## WHAT IS REQUIRED
How do the records below read from their first line through the line containing "# inward, the"? Write those lines out exactly.
◇ ◇ ◇
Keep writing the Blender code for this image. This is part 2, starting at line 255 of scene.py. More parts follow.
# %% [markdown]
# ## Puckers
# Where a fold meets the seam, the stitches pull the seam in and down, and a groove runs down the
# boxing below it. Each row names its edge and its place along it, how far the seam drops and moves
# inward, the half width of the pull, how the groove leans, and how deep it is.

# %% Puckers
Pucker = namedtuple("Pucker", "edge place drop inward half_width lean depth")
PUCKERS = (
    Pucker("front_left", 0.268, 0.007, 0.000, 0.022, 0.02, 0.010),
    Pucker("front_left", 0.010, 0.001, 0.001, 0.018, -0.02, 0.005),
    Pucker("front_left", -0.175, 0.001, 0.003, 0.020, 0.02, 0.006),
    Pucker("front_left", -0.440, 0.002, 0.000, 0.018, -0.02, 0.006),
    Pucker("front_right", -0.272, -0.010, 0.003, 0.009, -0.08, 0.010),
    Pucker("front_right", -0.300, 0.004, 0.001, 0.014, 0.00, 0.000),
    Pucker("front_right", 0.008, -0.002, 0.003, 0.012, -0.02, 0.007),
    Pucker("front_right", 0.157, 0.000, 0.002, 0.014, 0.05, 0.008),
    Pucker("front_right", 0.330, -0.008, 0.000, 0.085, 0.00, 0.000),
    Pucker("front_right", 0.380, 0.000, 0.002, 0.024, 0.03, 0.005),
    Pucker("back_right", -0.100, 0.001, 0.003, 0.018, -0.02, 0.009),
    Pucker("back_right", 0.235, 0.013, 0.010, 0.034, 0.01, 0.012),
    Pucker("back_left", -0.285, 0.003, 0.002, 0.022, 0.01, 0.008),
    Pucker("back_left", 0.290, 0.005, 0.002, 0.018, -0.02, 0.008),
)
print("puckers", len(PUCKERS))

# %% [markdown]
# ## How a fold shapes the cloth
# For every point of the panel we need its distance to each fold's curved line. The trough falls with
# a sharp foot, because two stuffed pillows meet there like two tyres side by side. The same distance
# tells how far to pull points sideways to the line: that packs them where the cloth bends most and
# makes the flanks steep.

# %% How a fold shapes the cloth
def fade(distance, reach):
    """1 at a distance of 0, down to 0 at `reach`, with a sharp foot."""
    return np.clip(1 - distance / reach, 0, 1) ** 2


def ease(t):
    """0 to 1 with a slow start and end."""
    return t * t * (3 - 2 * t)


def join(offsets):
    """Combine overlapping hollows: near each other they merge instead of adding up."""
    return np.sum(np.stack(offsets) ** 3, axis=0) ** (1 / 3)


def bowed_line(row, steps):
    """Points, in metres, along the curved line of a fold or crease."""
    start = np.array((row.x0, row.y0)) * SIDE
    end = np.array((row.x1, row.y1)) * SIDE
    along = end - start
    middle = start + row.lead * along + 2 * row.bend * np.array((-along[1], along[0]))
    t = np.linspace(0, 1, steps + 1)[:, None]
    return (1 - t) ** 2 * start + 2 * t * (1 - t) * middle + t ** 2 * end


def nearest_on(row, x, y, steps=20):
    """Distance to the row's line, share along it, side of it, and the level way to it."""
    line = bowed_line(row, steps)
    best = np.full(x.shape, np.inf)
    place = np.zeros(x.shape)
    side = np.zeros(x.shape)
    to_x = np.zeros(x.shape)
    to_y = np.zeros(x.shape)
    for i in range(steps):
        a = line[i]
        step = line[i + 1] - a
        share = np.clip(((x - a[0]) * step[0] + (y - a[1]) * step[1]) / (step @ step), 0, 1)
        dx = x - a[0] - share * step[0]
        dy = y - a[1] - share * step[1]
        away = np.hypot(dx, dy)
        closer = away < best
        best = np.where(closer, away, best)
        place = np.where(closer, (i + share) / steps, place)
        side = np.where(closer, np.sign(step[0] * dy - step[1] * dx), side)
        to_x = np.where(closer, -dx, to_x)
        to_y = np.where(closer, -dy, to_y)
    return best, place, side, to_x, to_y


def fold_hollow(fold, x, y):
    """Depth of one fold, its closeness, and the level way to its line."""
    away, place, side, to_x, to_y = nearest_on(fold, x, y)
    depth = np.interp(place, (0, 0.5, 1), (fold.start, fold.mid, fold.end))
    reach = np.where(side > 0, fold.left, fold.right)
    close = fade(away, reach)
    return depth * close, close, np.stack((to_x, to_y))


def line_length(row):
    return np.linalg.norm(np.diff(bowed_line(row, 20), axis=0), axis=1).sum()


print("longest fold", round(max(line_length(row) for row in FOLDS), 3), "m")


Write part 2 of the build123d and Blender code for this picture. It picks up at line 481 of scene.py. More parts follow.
◇ ◇ ◇
## EXERCISE RESULT
Keep writing the Blender code for this image. This is part 2, starting at line 255 of scene.py. More parts follow.
# %% [markdown]
# ## Puckers
# Where a fold meets the seam, the stitches pull the seam in and down, and a groove runs down the
# boxing below it. Each row names its edge and its place along it, how far the seam drops and moves
# inward, the half width of the pull, how the groove leans, and how deep it is.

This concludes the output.